Exercise =
Would you copy out the whole listing exactly as given?
** BEGIN **
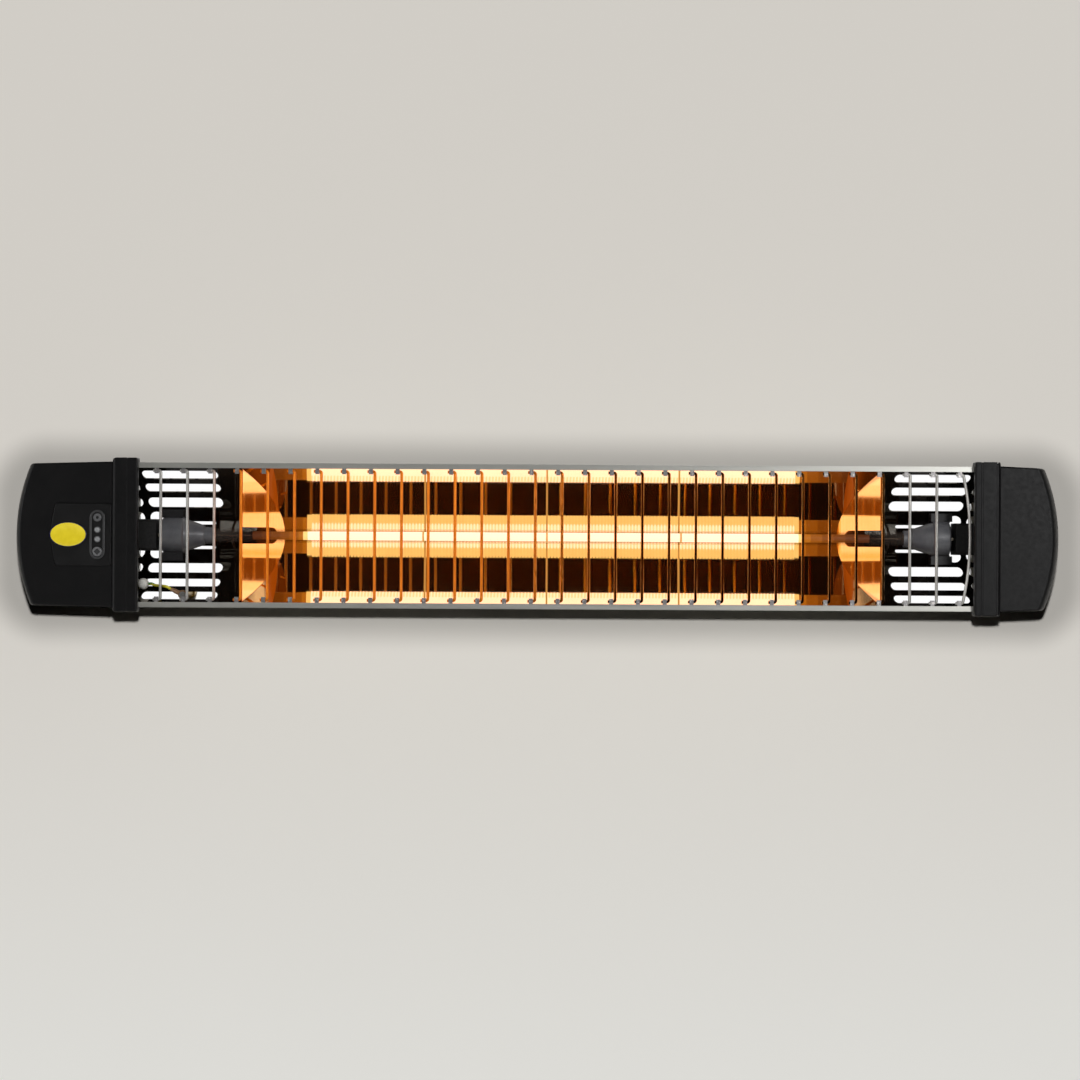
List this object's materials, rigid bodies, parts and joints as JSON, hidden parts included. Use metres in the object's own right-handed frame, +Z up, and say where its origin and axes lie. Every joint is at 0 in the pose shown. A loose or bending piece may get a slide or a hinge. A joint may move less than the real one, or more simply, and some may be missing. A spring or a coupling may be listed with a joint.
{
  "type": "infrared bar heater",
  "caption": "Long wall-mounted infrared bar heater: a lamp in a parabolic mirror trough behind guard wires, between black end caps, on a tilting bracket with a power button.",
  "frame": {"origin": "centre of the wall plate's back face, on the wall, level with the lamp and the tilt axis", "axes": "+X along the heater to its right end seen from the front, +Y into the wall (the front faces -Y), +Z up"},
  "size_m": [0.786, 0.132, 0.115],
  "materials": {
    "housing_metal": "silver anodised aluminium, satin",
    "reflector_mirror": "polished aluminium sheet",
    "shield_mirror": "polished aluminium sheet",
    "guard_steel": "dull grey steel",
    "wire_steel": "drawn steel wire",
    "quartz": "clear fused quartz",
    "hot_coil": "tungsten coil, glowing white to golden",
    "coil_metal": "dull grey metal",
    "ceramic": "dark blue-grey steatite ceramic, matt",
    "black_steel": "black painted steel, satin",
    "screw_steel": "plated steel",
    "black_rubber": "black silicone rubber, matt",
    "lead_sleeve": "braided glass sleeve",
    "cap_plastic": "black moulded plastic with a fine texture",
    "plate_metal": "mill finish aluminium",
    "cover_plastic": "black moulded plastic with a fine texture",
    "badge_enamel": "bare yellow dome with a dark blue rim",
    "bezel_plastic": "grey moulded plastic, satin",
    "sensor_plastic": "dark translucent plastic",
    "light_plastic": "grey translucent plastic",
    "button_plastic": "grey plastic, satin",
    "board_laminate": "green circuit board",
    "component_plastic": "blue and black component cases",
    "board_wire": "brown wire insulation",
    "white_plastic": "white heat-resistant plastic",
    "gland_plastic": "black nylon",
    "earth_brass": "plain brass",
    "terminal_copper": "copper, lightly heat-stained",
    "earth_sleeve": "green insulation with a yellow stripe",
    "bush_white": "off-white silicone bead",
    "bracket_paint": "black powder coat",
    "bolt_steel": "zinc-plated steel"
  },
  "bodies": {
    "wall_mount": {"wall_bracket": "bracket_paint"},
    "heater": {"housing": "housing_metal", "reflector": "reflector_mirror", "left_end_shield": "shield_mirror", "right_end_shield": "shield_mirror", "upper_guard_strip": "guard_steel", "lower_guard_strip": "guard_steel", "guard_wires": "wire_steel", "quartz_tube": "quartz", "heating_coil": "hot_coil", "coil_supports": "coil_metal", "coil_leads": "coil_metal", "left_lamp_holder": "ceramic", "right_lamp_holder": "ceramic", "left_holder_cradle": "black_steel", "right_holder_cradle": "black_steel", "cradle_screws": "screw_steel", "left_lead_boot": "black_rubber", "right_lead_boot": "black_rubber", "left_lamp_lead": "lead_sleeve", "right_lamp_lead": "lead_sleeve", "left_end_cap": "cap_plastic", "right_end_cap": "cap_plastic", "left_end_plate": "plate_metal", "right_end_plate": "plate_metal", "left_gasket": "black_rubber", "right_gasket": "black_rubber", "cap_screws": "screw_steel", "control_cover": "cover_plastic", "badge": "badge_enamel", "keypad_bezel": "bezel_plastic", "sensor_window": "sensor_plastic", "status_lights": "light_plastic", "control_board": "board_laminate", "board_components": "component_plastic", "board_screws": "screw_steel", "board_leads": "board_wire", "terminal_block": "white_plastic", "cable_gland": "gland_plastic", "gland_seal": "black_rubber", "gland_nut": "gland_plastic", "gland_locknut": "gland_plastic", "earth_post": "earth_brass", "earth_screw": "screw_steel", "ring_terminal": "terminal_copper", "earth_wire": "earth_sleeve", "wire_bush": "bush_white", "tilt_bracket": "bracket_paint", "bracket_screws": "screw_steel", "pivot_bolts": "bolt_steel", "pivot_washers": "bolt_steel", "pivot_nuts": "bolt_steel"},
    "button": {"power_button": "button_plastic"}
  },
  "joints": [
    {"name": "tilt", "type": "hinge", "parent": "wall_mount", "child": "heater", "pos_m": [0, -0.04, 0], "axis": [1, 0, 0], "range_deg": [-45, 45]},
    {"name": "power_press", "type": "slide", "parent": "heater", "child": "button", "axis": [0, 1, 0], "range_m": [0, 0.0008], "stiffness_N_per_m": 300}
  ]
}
** END **
In response =
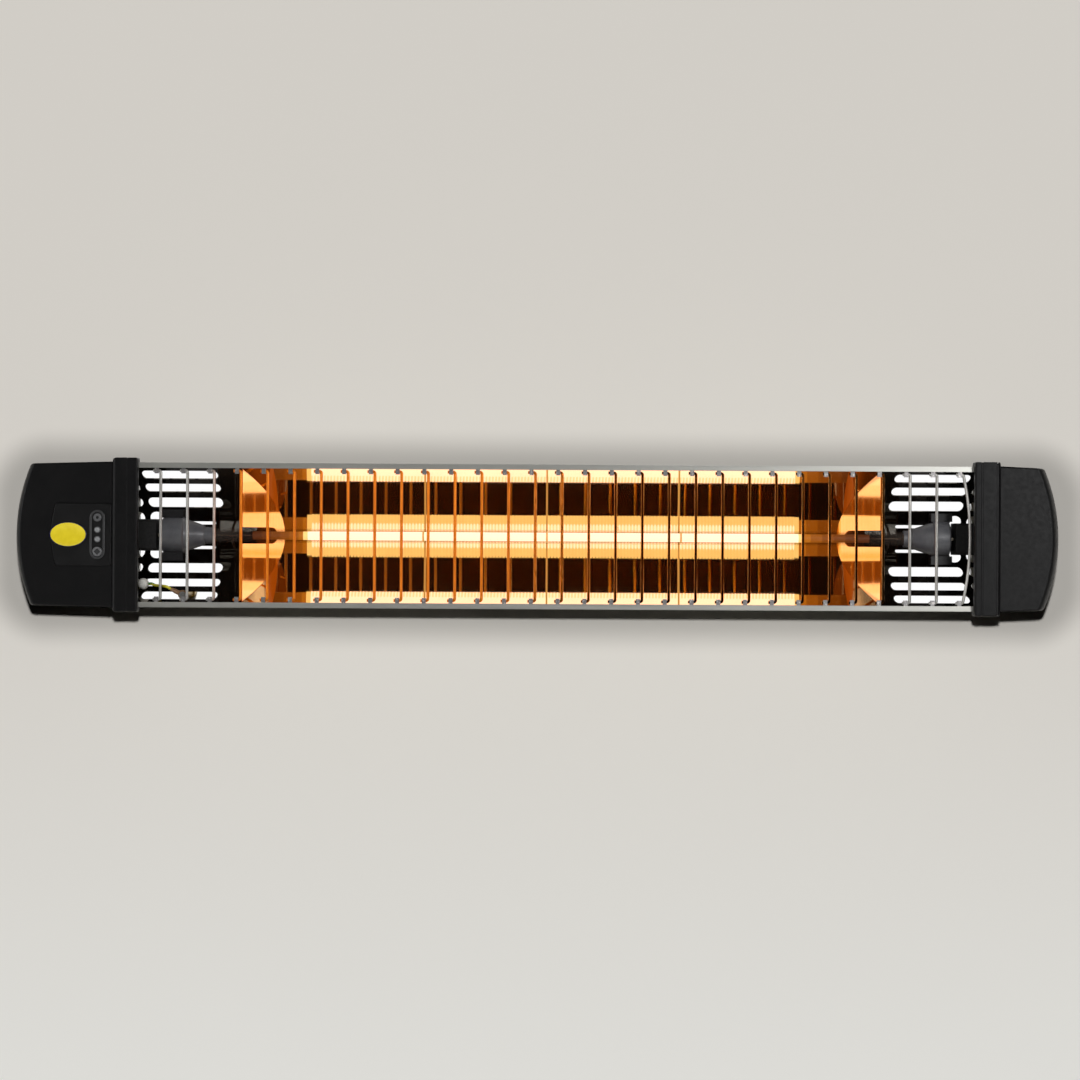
List this object's materials, rigid bodies, parts and joints as JSON, hidden parts included. Use metres in the object's own right-handed frame, +Z up, and say where its origin and axes lie. Every joint is at 0 in the pose shown. A loose or bending piece may get a slide or a hinge. A joint may move less than the real one, or more simply, and some may be missing. A spring or a coupling may be listed with a joint.
{
  "type": "infrared bar heater",
  "caption": "Long wall-mounted infrared bar heater: a lamp in a parabolic mirror trough behind guard wires, between black end caps, on a tilting bracket with a power button.",
  "frame": {"origin": "centre of the wall plate's back face, on the wall, level with the lamp and the tilt axis", "axes": "+X along the heater to its right end seen from the front, +Y into the wall (the front faces -Y), +Z up"},
  "size_m": [0.786, 0.132, 0.115],
  "materials": {
    "housing_metal": "silver anodised aluminium, satin",
    "reflector_mirror": "polished aluminium sheet",
    "shield_mirror": "polished aluminium sheet",
    "guard_steel": "dull grey steel",
    "wire_steel": "drawn steel wire",
    "quartz": "clear fused quartz",
    "hot_coil": "tungsten coil, glowing white to golden",
    "coil_metal": "dull grey metal",
    "ceramic": "dark blue-grey steatite ceramic, matt",
    "black_steel": "black painted steel, satin",
    "screw_steel": "plated steel",
    "black_rubber": "black silicone rubber, matt",
    "lead_sleeve": "braided glass sleeve",
    "cap_plastic": "black moulded plastic with a fine texture",
    "plate_metal": "mill finish aluminium",
    "cover_plastic": "black moulded plastic with a fine texture",
    "badge_enamel": "bare yellow dome with a dark blue rim",
    "bezel_plastic": "grey moulded plastic, satin",
    "sensor_plastic": "dark translucent plastic",
    "light_plastic": "grey translucent plastic",
    "button_plastic": "grey plastic, satin",
    "board_laminate": "green circuit board",
    "component_plastic": "blue and black component cases",
    "board_wire": "brown wire insulation",
    "white_plastic": "white heat-resistant plastic",
    "gland_plastic": "black nylon",
    "earth_brass": "plain brass",
    "terminal_copper": "copper, lightly heat-stained",
    "earth_sleeve": "green insulation with a yellow stripe",
    "bush_white": "off-white silicone bead",
    "bracket_paint": "black powder coat",
    "bolt_steel": "zinc-plated steel"
  },
  "bodies": {
    "wall_mount": {"wall_bracket": "bracket_paint"},
    "heater": {"housing": "housing_metal", "reflector": "reflector_mirror", "left_end_shield": "shield_mirror", "right_end_shield": "shield_mirror", "upper_guard_strip": "guard_steel", "lower_guard_strip": "guard_steel", "guard_wires": "wire_steel", "quartz_tube": "quartz", "heating_coil": "hot_coil", "coil_supports": "coil_metal", "coil_leads": "coil_metal", "left_lamp_holder": "ceramic", "right_lamp_holder": "ceramic", "left_holder_cradle": "black_steel", "right_holder_cradle": "black_steel", "cradle_screws": "screw_steel", "left_lead_boot": "black_rubber", "right_lead_boot": "black_rubber", "left_lamp_lead": "lead_sleeve", "right_lamp_lead": "lead_sleeve", "left_end_cap": "cap_plastic", "right_end_cap": "cap_plastic", "left_end_plate": "plate_metal", "right_end_plate": "plate_metal", "left_gasket": "black_rubber", "right_gasket": "black_rubber", "cap_screws": "screw_steel", "control_cover": "cover_plastic", "badge": "badge_enamel", "keypad_bezel": "bezel_plastic", "sensor_window": "sensor_plastic", "status_lights": "light_plastic", "control_board": "board_laminate", "board_components": "component_plastic", "board_screws": "screw_steel", "board_leads": "board_wire", "terminal_block": "white_plastic", "cable_gland": "gland_plastic", "gland_seal": "black_rubber", "gland_nut": "gland_plastic", "gland_locknut": "gland_plastic", "earth_post": "earth_brass", "earth_screw": "screw_steel", "ring_terminal": "terminal_copper", "earth_wire": "earth_sleeve", "wire_bush": "bush_white", "tilt_bracket": "bracket_paint", "bracket_screws": "screw_steel", "pivot_bolts": "bolt_steel", "pivot_washers": "bolt_steel", "pivot_nuts": "bolt_steel"},
    "button": {"power_button": "button_plastic"}
  },
  "joints": [
    {"name": "tilt", "type": "hinge", "parent": "wall_mount", "child": "heater", "pos_m": [0, -0.04, 0], "axis": [1, 0, 0], "range_deg": [-45, 45]},
    {"name": "power_press", "type": "slide", "parent": "heater", "child": "button", "axis": [0, 1, 0], "range_m": [0, 0.0008], "stiffness_N_per_m": 300}
  ]
}